--- THE PROBLEM ---
Return the full listing exactly as it is written.

[Entries with model source code]
:::
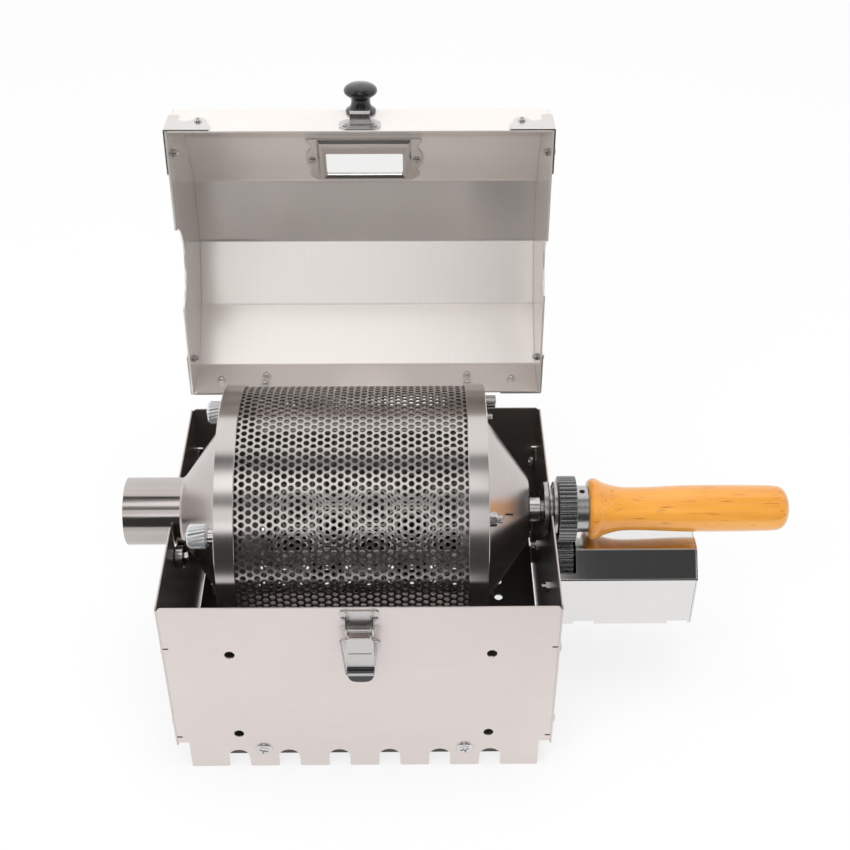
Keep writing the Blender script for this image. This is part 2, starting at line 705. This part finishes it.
make("drum_sleeve_left", sleeve_part(0, COLUMNS // 2), SLEEVE_STEEL, "drum", ("drum_mesh_sleeve",),
     matrix=SPIN_AXIS, smooth=50)
make("drum_sleeve_right", sleeve_part(COLUMNS // 2, COLUMNS), SLEEVE_STEEL, "drum", matrix=SPIN_AXIS,
     smooth=50)

# End bands with a rolled lip, cones and filling neck
for name, start, stop in (("left", DRUM_LEFT, DRUM_LEFT + BAND_WIDE), ("right", DRUM_RIGHT - BAND_WIDE, DRUM_RIGHT)):
    profile = [(start, SLEEVE + 0.08), (start, BAND - 0.5), (start + 0.5, BAND), (stop - 0.5, BAND),
               (stop, BAND - 0.5), (stop, SLEEVE + 0.08)]
    make("drum_band_sheet_" + name, turned(profile, 160, 0.12), BAND_STEEL, "drum",
         ("drum_band_" + name,), matrix=SPIN_AXIS, smooth=50)
profile = [(DRUM_LEFT, SLEEVE - 0.1), (DRUM_LEFT, CONE_BASE + 3), (DRUM_LEFT - 0.35, CONE_BASE + 1.2),
           (DRUM_LEFT - 1.5, CONE_BASE - 1.2), (NECK_ROOT + 2, NECK + 2.6), (NECK_ROOT + 0.6, NECK + 1),
           (NECK_ROOT - 0.4, NECK + 0.35), (NECK_ROOT - 0.4, NECK + 0.02), (NECK_ROOT + 1.2, NECK + 0.02),
           (DRUM_LEFT + 1.2, CONE_BASE - 1.6), (DRUM_LEFT + 1.2, SLEEVE - 0.1)]
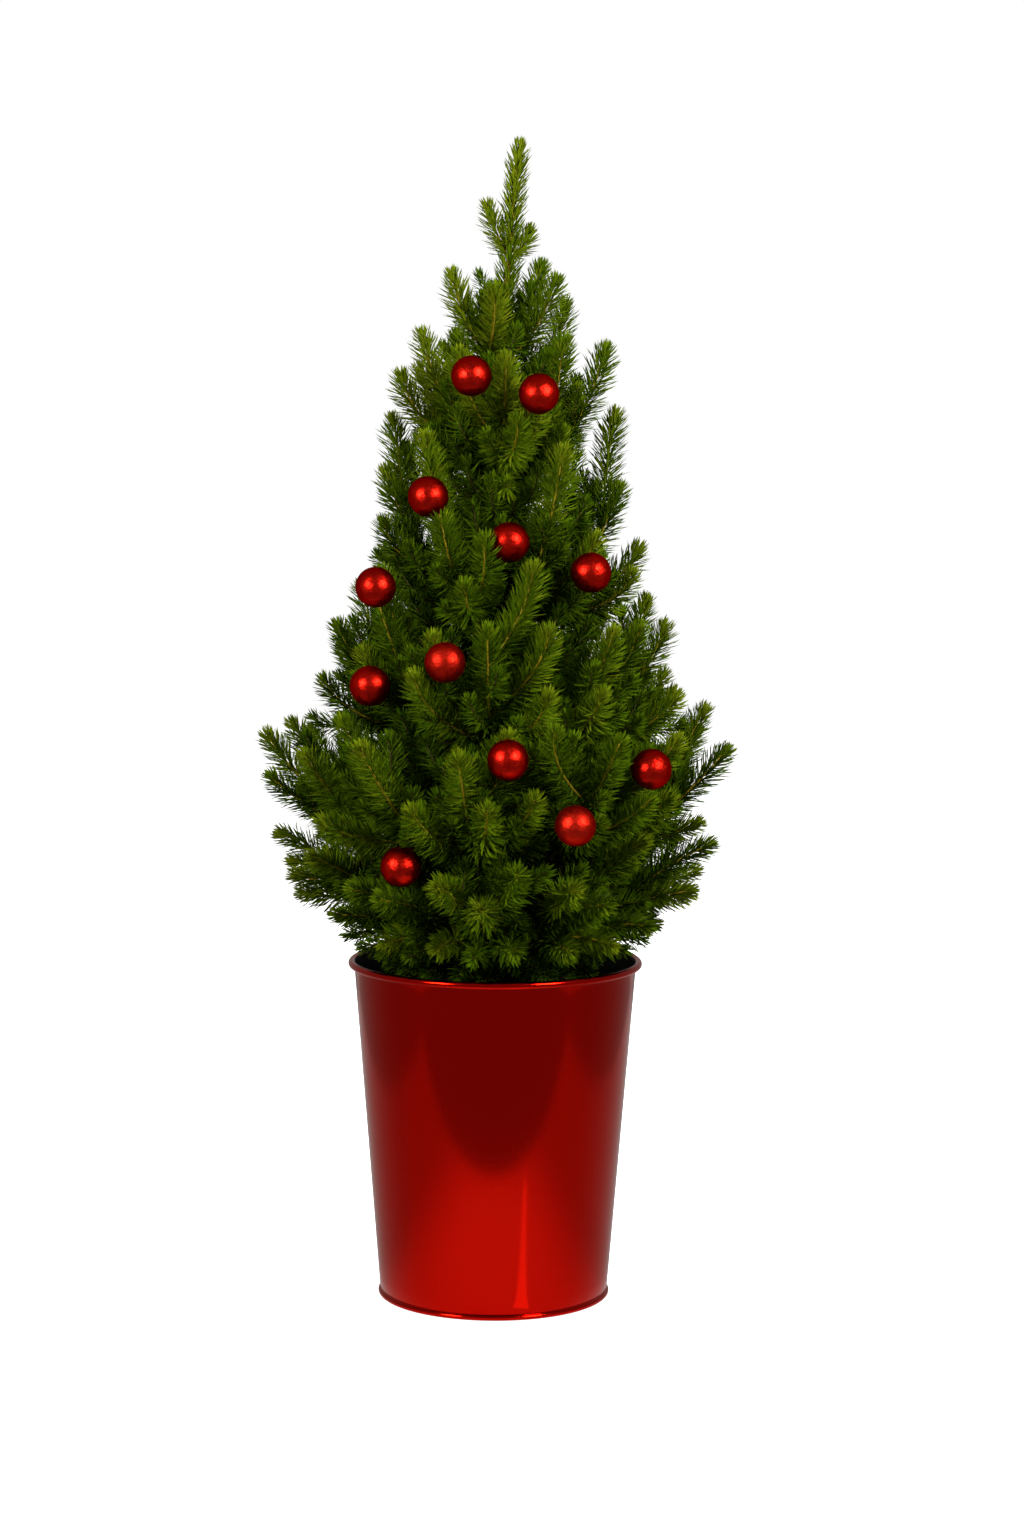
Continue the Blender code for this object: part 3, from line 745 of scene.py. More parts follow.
:::
--- COMPLETED EXERCISE ---
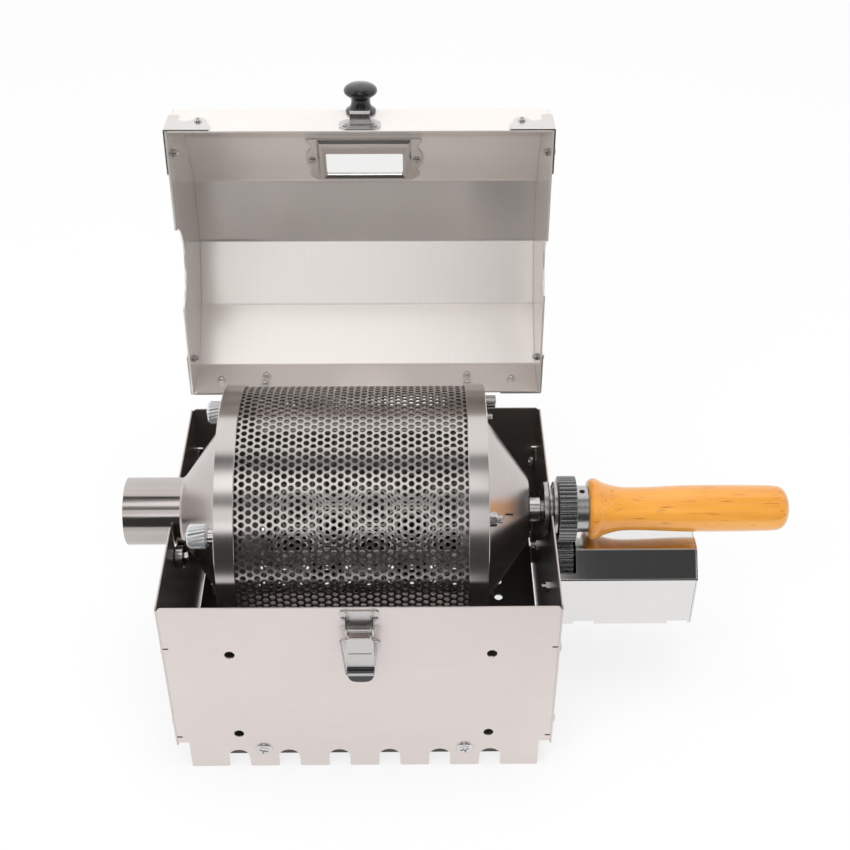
Keep writing the Blender script for this image. This is part 2, starting at line 705. This part finishes it.
make("drum_sleeve_left", sleeve_part(0, COLUMNS // 2), SLEEVE_STEEL, "drum", ("drum_mesh_sleeve",),
     matrix=SPIN_AXIS, smooth=50)
make("drum_sleeve_right", sleeve_part(COLUMNS // 2, COLUMNS), SLEEVE_STEEL, "drum", matrix=SPIN_AXIS,
     smooth=50)

# End bands with a rolled lip, cones and filling neck
for name, start, stop in (("left", DRUM_LEFT, DRUM_LEFT + BAND_WIDE), ("right", DRUM_RIGHT - BAND_WIDE, DRUM_RIGHT)):
    profile = [(start, SLEEVE + 0.08), (start, BAND - 0.5), (start + 0.5, BAND), (stop - 0.5, BAND),
               (stop, BAND - 0.5), (stop, SLEEVE + 0.08)]
    make("drum_band_sheet_" + name, turned(profile, 160, 0.12), BAND_STEEL, "drum",
         ("drum_band_" + name,), matrix=SPIN_AXIS, smooth=50)
profile = [(DRUM_LEFT, SLEEVE - 0.1), (DRUM_LEFT, CONE_BASE + 3), (DRUM_LEFT - 0.35, CONE_BASE + 1.2),
           (DRUM_LEFT - 1.5, CONE_BASE - 1.2), (NECK_ROOT + 2, NECK + 2.6), (NECK_ROOT + 0.6, NECK + 1),
           (NECK_ROOT - 0.4, NECK + 0.35), (NECK_ROOT - 0.4, NECK + 0.02), (NECK_ROOT + 1.2, NECK + 0.02),
           (DRUM_LEFT + 1.2, CONE_BASE - 1.6), (DRUM_LEFT + 1.2, SLEEVE - 0.1)]
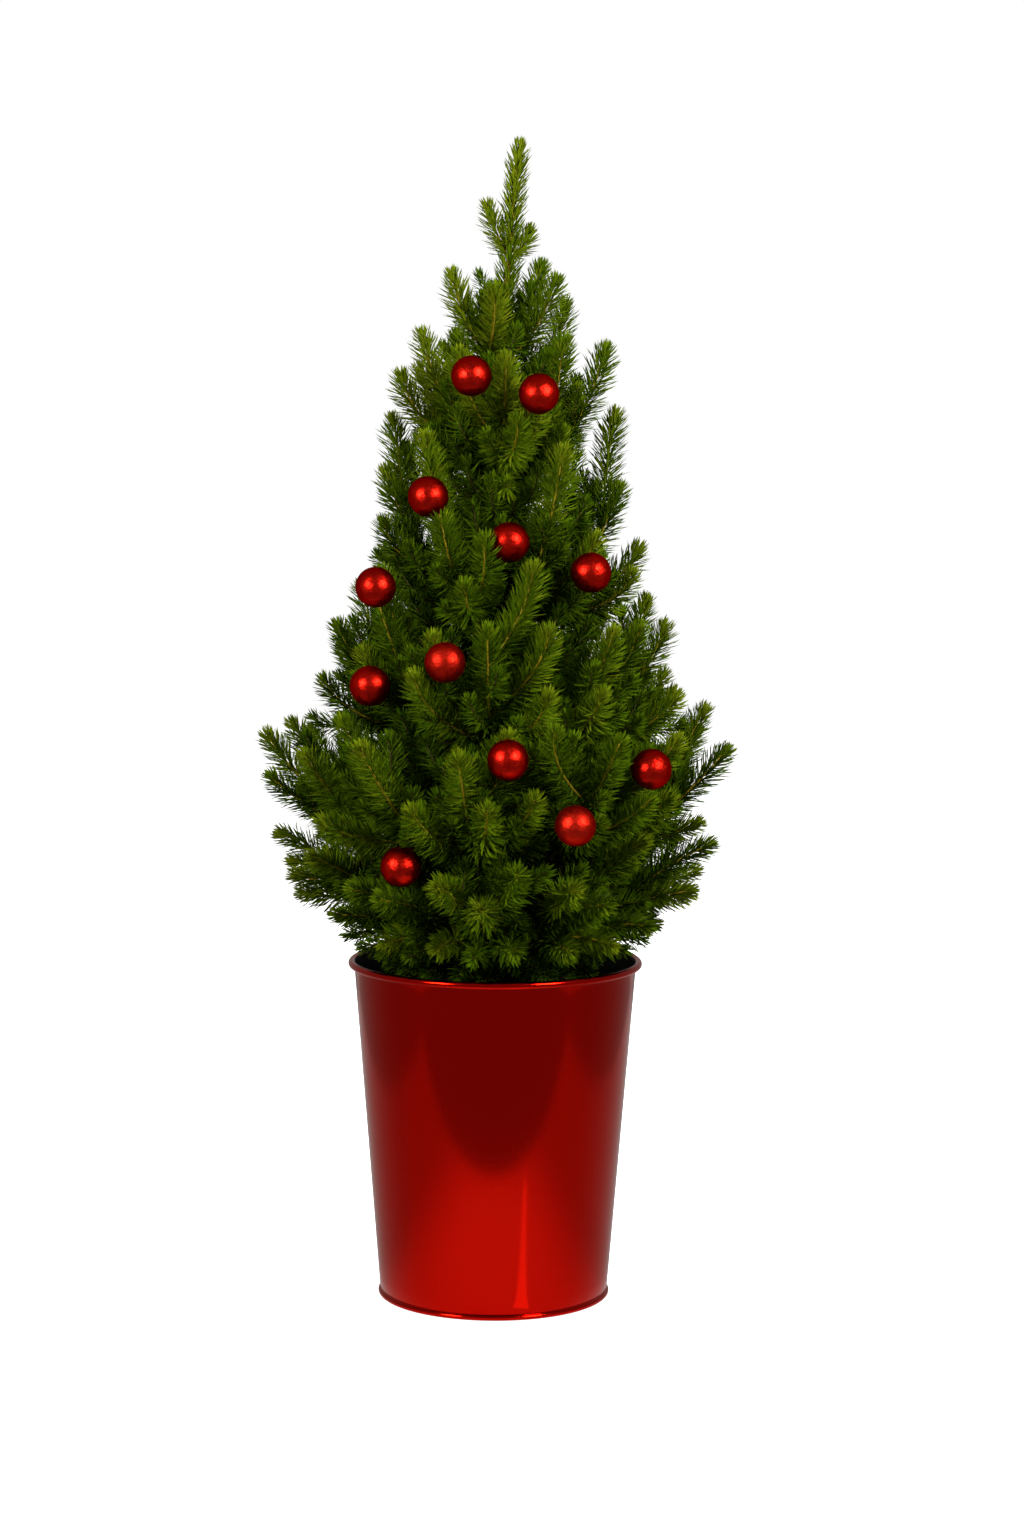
Continue the Blender code for this object: part 3, from line 745 of scene.py. More parts follow.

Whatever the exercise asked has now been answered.